Using the records that follow, copy every line containing the word "picture".

Raw data:
---
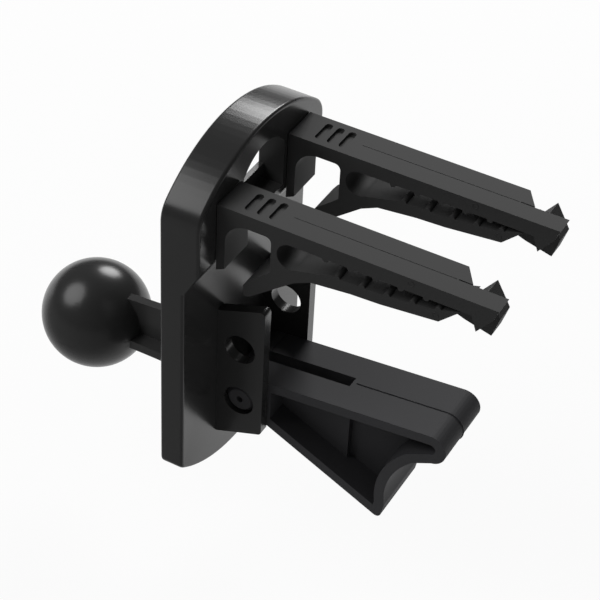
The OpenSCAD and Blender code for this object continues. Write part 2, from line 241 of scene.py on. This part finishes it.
@dataclass
class FinishShop:
    """Turns a moulded finish into a Blender material."""

    groups: NodeGroupWorkshop
    cloud_size: float = 9.0
    wear_share: float = 0.4
    dust_share: float = 0.25
    ball_edge: tuple[float, float] = (8.6 * MM, 9.0 * MM)
    ball_polish: float = 0.03

    def _group(
        self, nodes: bpy.types.Nodes, tree: bpy.types.NodeTree, values: dict[str, float]
    ) -> bpy.types.Node:
        """Places a shared group in a material.

        Args:
            nodes: The material's nodes.
            tree: The group.
            values: Socket names and values.

        Returns:
            The group's node.
        """
        node = nodes.new("ShaderNodeGroup")
        node.node_tree = tree
        for key, value in values.items():
            node.inputs[key].default_value = value
        return node

    def _math(
        self,
        material: bpy.types.Material,
        kind: str,
        first: bpy.types.NodeSocket,
        second: bpy.types.NodeSocket | float,
    ) -> bpy.types.NodeSocket:
        """Adds one Math node.

        Args:
            material: The material to add to.
            kind: The operation.
            first: The socket that feeds the first input.
            second: A socket or a number for the second input.

        Returns:
            The node's output socket.
        """
        tree = material.node_tree
        node = tree.nodes.new("ShaderNodeMath")
        node.operation = kind
        tree.links.new(first, node.inputs[0])
        if isinstance(second, bpy.types.NodeSocket):
            tree.links.new(second, node.inputs[1])
        else:
            node.inputs[1].default_value = second
        return node.outputs[0]

    def finished(self, finish: MouldedFinish) -> bpy.types.Material:
        """Gives the material of a finish, and builds it the first time."""
        return bpy.data.materials.get(finish.name) or self.material(finish)

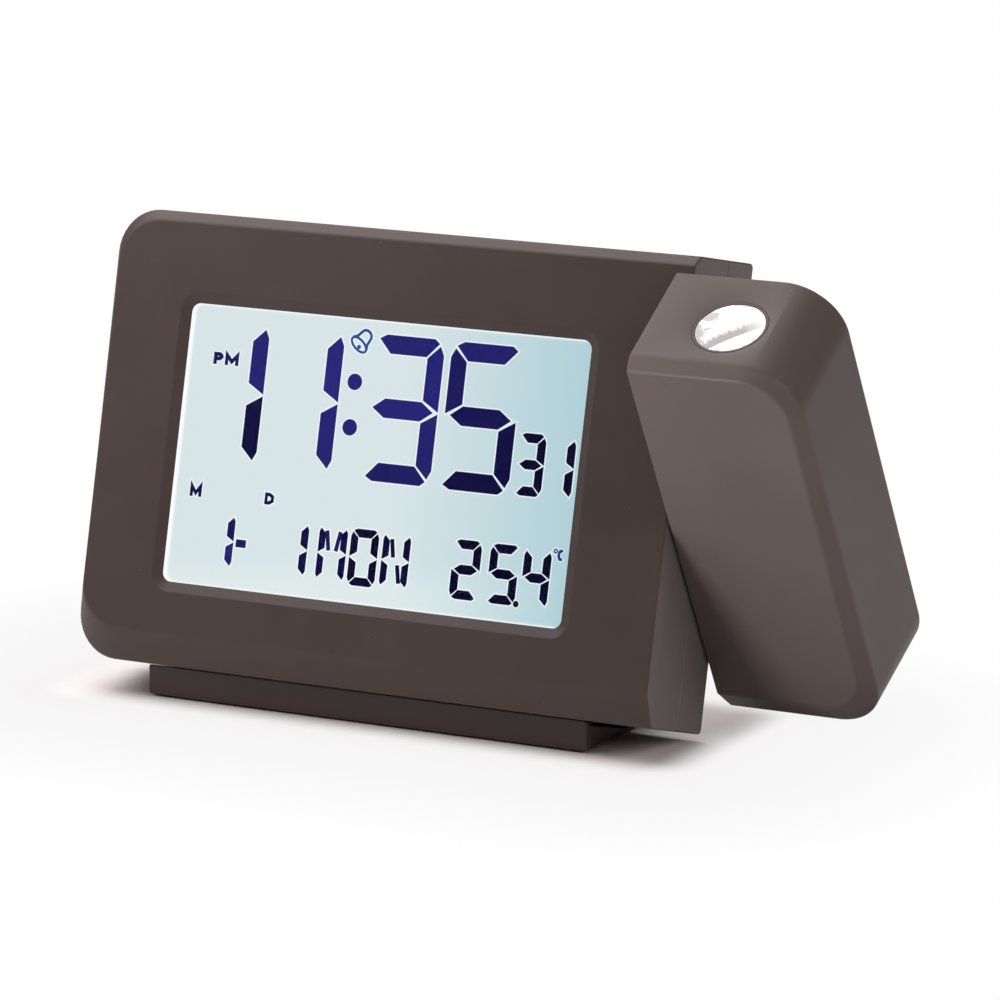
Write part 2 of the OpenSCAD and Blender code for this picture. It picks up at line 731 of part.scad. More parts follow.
module board_screws() {
    color(metal_colour) leaning() for (p = board_posts)
        translate([p[0], board_back, p[1]]) rotate([-90, 0, 0])
            screw(board_t + small_bite, screw_r, small_head_r, small_head_h);
}

// The drop of resin over the clock's chip
module clock_chip() {
    color("#1b1b1d") leaning() translate([62, board_back, board_mid_z + 7]) rotate([-90, 0, 0]) {
        cylinder(r1 = 5.2, r2 = 4.4, h = 0.8 + eps);
        translate([0, 0, 0.8]) cylinder(r1 = 4.4, r2 = 2.2, h = 0.7);
    }
}

module quartz_crystal() {
    color(metal_colour) leaning() rod_x(board_back + 1, board_mid_z + 7, 1, 72, 78.2);
}

// Push switches under the four rear buttons
module push_switches() {
    color("#3a3a3a") leaning() for (x = button_xs) {
        block([x - tact_w / 2, x + tact_w / 2], [board_back, board_back + tact_h],
            [row_z - tact_w / 2, row_z + tact_w / 2]);
        rod_y(x, row_z, 1.7, board_back + tact_h - eps, switch_top);
    }
}

module snooze_switch() {
    color("#3a3a3a") leaning() {
        block([snooze_x - tact_w / 2, snooze_x + tact_w / 2],
            [board_back, board_back + tact_w + 1.5], [board_top - 3, board_top + 1]);
        translate([snooze_x, seam_y, board_top + 1 - eps]) cylinder(r = 1.5, h = plunger_h + eps);
    }
}

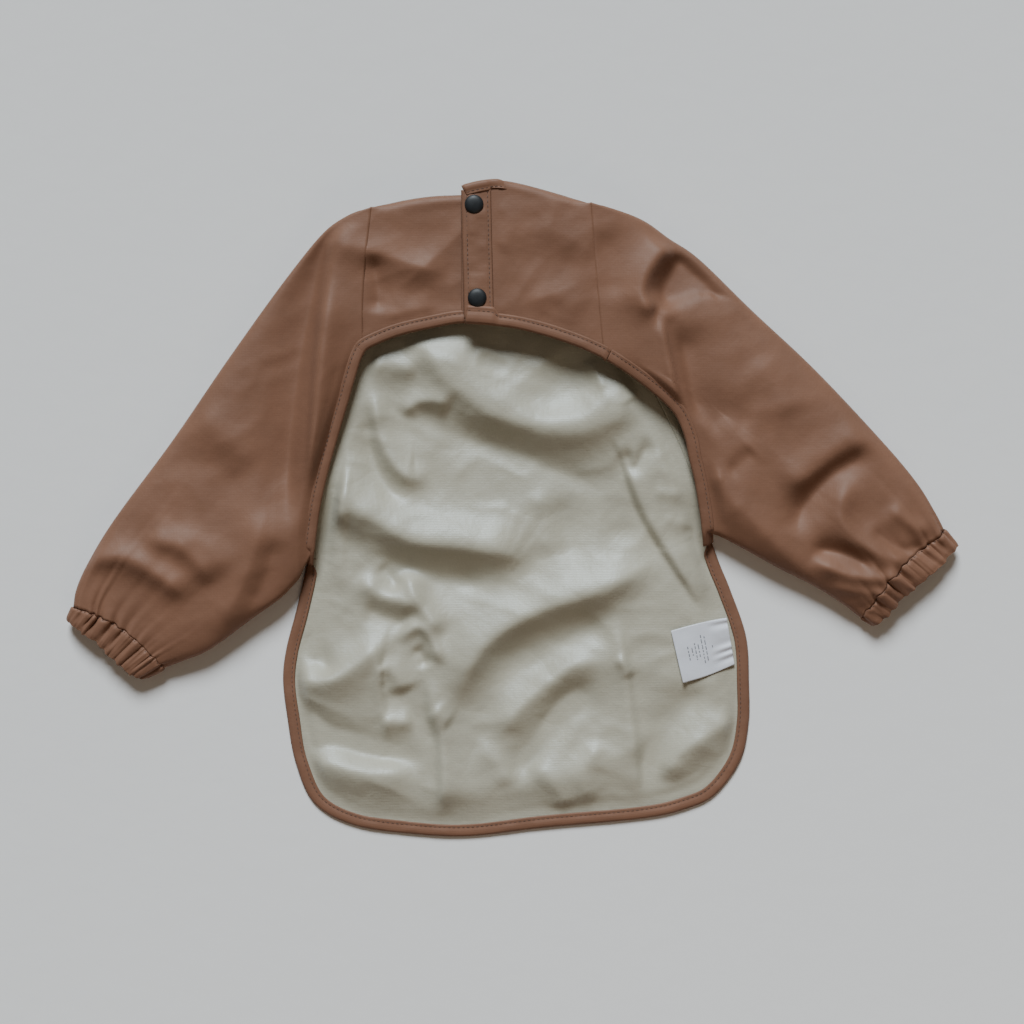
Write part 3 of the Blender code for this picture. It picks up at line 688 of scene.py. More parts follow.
---
Result of this exercise:
Write part 2 of the OpenSCAD and Blender code for this picture. It picks up at line 731 of part.scad. More parts follow.
Write part 3 of the Blender code for this picture. It picks up at line 688 of scene.py. More parts follow.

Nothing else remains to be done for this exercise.